* Given material
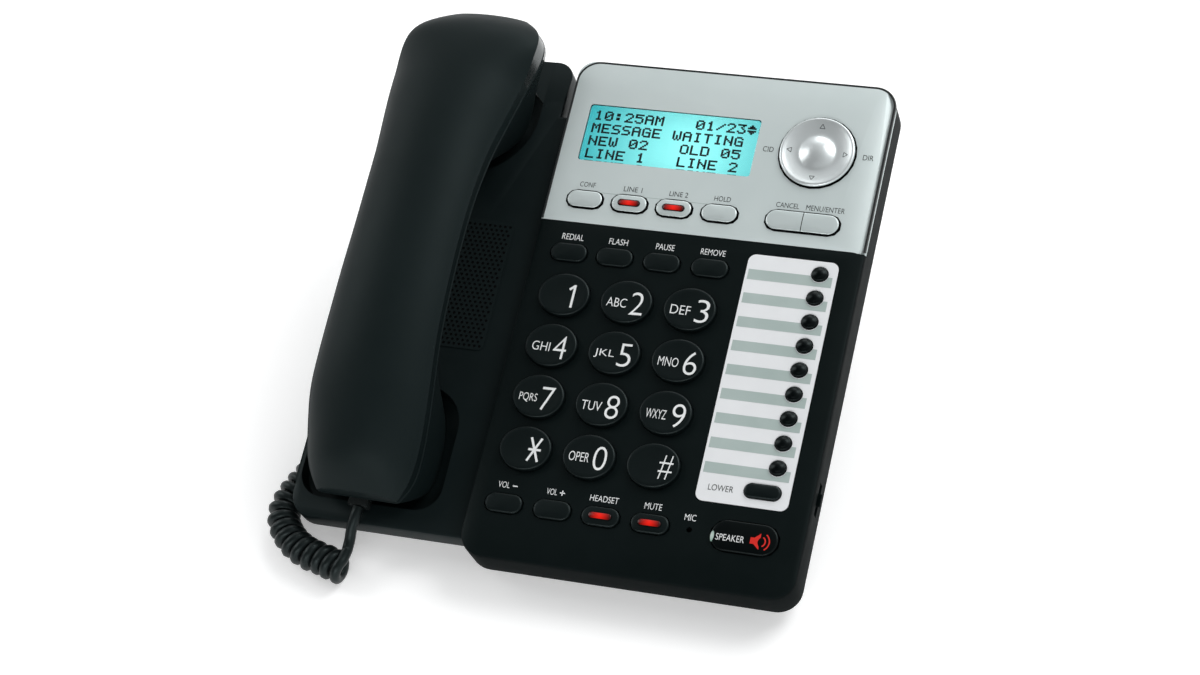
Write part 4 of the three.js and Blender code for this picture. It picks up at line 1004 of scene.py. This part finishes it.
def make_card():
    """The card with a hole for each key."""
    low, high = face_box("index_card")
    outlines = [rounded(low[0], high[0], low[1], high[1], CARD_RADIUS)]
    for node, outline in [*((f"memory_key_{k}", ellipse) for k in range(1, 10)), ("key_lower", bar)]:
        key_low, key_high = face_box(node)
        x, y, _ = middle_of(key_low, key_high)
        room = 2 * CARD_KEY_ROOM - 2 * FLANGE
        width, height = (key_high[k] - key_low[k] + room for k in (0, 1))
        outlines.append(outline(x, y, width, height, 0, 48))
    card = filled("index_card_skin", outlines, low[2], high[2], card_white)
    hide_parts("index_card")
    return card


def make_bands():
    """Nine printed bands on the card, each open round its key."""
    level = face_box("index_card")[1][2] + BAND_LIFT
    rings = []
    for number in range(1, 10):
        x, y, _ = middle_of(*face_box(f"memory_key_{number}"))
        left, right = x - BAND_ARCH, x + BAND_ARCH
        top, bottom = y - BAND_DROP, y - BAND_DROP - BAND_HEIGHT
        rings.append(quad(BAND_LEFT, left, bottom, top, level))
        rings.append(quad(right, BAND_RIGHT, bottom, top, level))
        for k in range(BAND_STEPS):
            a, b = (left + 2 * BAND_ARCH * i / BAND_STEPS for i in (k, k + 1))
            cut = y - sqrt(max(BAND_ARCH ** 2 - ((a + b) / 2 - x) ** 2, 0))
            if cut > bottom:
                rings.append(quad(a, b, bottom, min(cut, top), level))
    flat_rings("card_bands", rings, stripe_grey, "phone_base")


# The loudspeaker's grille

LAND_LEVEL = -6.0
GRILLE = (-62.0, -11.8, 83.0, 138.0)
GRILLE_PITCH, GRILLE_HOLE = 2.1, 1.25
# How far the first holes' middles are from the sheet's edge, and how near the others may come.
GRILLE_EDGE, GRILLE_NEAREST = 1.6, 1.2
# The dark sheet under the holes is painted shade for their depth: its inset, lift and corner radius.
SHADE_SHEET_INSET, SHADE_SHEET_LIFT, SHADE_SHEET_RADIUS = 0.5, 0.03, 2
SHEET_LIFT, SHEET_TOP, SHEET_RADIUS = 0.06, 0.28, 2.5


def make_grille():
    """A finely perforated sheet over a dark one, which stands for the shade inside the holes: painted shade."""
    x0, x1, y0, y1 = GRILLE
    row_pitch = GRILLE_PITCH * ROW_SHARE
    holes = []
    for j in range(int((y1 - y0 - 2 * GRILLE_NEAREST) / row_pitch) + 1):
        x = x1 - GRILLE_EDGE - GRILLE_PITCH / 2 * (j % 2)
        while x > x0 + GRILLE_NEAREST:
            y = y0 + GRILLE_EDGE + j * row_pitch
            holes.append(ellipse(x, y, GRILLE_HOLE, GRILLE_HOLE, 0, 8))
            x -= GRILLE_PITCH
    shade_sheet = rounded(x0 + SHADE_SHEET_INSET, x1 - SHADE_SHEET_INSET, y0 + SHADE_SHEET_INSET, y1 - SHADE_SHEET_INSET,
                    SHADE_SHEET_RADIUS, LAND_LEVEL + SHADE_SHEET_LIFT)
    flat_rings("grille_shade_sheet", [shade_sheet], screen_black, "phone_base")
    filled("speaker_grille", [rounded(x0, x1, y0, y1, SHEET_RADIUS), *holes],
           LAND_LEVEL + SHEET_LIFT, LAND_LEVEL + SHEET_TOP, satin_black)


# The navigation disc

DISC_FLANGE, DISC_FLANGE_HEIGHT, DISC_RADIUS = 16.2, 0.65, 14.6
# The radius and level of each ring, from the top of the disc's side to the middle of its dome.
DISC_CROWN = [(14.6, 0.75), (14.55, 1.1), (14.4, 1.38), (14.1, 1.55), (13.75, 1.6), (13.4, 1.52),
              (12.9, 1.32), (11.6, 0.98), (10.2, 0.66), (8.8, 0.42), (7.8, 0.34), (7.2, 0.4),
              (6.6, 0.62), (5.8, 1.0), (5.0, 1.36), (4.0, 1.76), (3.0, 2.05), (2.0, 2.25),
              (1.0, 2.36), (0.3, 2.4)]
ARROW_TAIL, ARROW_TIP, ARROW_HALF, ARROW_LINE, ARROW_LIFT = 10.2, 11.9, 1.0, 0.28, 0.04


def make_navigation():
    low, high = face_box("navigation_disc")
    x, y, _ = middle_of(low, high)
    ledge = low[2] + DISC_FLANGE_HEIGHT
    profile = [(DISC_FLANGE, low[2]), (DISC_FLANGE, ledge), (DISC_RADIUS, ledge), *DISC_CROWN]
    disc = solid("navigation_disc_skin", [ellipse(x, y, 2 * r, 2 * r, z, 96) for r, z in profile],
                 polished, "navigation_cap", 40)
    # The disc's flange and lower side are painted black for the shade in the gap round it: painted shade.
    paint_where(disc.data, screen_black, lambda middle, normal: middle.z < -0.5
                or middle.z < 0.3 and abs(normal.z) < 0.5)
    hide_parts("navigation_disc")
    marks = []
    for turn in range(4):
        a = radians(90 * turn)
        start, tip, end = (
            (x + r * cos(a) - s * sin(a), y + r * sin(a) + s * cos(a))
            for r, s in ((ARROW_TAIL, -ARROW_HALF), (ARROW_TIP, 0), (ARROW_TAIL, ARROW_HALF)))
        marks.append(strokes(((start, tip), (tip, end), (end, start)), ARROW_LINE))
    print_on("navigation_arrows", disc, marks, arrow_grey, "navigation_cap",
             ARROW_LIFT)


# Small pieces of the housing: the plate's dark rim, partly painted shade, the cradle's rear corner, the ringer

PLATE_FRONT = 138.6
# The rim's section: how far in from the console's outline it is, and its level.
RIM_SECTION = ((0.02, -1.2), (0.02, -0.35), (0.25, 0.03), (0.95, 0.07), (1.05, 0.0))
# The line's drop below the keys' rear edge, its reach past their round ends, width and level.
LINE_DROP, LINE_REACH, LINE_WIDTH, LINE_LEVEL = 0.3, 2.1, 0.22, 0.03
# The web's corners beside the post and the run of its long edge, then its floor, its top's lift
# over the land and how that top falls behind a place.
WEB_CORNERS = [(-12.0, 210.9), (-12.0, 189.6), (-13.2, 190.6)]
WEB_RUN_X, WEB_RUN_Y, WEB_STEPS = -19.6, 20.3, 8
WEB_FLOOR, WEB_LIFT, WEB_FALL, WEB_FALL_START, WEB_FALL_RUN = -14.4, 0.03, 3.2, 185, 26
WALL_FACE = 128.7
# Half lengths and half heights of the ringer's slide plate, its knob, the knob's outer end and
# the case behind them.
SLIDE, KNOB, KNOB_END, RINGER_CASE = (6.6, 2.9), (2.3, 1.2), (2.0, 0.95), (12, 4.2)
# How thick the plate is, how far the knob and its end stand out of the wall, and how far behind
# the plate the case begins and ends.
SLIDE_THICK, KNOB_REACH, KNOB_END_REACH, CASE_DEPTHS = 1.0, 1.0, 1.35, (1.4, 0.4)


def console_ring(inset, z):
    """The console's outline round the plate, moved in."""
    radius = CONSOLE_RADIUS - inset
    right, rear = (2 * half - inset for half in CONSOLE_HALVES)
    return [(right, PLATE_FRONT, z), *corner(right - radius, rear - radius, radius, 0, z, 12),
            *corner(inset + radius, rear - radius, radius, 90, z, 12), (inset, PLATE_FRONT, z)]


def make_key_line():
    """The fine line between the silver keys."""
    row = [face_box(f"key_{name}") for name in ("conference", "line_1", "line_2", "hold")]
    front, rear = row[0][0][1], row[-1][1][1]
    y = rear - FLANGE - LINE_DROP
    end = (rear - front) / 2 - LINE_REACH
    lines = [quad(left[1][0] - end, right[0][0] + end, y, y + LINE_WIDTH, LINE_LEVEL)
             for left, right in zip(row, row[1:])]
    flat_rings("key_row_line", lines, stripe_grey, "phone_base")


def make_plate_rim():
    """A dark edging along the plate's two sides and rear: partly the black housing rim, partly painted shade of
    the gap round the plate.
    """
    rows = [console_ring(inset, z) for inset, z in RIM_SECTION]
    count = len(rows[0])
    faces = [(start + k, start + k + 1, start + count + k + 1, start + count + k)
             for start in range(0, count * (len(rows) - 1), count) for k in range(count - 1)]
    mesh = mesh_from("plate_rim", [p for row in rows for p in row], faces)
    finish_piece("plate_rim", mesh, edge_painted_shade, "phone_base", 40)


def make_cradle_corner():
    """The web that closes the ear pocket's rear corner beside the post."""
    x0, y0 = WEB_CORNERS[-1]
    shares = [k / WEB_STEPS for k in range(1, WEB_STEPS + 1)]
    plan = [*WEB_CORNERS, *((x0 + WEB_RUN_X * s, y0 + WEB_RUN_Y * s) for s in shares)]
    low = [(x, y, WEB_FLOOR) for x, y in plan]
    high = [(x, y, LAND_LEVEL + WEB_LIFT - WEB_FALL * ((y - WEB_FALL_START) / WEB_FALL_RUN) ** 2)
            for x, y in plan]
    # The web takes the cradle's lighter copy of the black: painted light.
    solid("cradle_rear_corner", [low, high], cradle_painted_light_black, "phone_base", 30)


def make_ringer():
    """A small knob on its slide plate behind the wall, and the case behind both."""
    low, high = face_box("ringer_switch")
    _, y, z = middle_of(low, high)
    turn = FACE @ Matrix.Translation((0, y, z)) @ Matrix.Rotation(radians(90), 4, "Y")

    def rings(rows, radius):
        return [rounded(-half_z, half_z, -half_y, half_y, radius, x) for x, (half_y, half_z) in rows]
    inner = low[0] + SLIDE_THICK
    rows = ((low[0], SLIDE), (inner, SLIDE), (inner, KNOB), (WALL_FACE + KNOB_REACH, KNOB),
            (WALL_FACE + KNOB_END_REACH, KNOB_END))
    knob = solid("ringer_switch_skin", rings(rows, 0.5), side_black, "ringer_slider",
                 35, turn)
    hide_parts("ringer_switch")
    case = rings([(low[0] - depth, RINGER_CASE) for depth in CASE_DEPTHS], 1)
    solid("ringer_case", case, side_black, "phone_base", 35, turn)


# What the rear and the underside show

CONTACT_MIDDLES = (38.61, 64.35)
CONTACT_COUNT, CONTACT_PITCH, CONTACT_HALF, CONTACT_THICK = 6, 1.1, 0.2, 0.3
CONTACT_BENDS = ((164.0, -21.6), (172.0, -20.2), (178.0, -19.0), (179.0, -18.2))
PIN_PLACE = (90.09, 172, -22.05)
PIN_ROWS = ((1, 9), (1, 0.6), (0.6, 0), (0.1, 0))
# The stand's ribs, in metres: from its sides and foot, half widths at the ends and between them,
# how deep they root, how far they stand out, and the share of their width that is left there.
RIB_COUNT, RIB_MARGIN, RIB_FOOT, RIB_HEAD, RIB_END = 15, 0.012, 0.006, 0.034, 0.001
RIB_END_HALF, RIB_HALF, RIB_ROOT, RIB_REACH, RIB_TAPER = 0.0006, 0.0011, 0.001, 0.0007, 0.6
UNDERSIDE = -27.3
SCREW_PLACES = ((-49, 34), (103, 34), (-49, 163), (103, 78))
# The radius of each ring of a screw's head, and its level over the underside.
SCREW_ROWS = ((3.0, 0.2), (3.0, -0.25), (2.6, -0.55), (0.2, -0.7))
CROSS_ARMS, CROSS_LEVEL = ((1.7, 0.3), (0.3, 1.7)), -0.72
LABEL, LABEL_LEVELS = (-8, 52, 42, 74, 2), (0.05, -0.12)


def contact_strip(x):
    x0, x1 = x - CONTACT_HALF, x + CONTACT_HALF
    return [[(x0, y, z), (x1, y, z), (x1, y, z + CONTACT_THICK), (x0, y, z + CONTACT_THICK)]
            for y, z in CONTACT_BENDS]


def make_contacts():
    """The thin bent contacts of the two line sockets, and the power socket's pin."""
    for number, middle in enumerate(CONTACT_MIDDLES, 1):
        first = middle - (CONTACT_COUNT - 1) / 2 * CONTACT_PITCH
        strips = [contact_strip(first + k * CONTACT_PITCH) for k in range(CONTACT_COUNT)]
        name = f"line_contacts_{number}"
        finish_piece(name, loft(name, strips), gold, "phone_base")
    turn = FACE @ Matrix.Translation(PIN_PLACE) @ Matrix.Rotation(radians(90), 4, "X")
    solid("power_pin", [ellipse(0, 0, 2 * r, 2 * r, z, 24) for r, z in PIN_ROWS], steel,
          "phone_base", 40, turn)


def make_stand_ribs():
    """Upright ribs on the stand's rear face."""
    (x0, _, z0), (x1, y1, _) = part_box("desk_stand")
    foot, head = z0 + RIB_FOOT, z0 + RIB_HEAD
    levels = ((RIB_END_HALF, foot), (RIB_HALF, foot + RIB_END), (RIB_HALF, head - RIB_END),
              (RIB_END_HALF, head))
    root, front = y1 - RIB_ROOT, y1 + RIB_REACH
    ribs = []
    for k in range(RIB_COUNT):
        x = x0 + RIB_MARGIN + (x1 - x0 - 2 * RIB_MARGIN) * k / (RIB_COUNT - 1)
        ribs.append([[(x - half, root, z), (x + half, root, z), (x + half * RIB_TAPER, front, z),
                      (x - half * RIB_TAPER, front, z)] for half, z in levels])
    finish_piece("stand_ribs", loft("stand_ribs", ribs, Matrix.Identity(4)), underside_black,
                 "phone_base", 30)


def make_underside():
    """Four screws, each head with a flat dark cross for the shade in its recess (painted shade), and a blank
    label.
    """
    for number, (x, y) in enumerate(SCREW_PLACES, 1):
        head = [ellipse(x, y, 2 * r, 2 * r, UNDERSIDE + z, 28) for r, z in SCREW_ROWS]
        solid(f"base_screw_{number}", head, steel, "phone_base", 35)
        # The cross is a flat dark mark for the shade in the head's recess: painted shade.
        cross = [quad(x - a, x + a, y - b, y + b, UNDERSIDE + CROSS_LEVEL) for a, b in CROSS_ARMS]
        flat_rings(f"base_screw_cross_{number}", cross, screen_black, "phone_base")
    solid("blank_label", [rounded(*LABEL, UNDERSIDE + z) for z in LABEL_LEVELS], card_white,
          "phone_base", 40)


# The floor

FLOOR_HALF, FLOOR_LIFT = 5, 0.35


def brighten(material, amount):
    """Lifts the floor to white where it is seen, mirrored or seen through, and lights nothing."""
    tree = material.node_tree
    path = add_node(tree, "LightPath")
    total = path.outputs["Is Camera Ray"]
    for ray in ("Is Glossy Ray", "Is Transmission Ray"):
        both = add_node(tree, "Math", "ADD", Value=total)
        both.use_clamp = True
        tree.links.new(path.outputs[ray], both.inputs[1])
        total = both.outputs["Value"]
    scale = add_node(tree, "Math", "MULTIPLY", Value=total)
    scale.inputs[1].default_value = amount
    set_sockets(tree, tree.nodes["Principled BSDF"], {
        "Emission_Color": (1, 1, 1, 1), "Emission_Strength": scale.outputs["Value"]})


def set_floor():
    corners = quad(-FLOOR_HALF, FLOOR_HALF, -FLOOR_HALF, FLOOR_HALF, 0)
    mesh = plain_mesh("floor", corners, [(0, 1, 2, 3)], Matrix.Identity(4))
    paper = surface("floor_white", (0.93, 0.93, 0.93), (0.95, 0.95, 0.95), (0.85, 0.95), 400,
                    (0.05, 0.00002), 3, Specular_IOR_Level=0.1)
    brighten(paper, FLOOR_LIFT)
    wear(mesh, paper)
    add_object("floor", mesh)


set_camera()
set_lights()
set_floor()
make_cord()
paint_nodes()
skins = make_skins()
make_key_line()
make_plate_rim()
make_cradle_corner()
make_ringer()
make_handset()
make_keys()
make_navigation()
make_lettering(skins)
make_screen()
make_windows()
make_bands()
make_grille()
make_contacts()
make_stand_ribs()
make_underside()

* Directions
Quote verbatim the opening lines of the listing above, ending with the line where "return card" appears; include both endpoints and nothing more.

* Result for this exercise
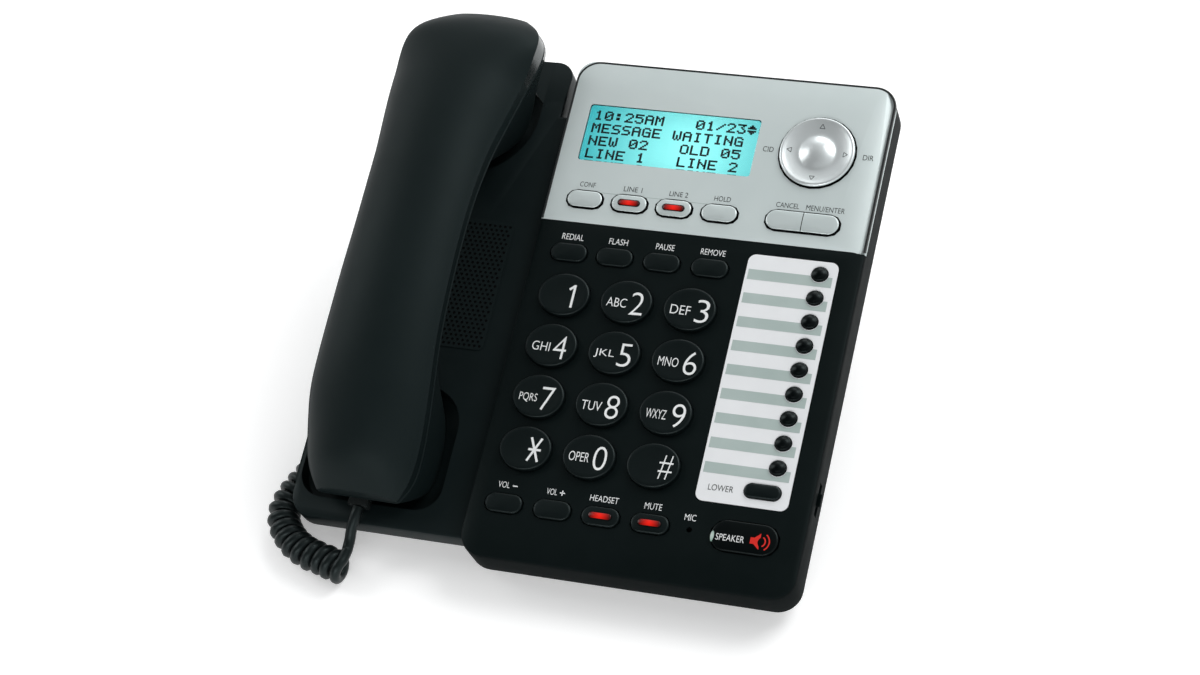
Write part 4 of the three.js and Blender code for this picture. It picks up at line 1004 of scene.py. This part finishes it.
def make_card():
    """The card with a hole for each key."""
    low, high = face_box("index_card")
    outlines = [rounded(low[0], high[0], low[1], high[1], CARD_RADIUS)]
    for node, outline in [*((f"memory_key_{k}", ellipse) for k in range(1, 10)), ("key_lower", bar)]:
        key_low, key_high = face_box(node)
        x, y, _ = middle_of(key_low, key_high)
        room = 2 * CARD_KEY_ROOM - 2 * FLANGE
        width, height = (key_high[k] - key_low[k] + room for k in (0, 1))
        outlines.append(outline(x, y, width, height, 0, 48))
    card = filled("index_card_skin", outlines, low[2], high[2], card_white)
    hide_parts("index_card")
    return card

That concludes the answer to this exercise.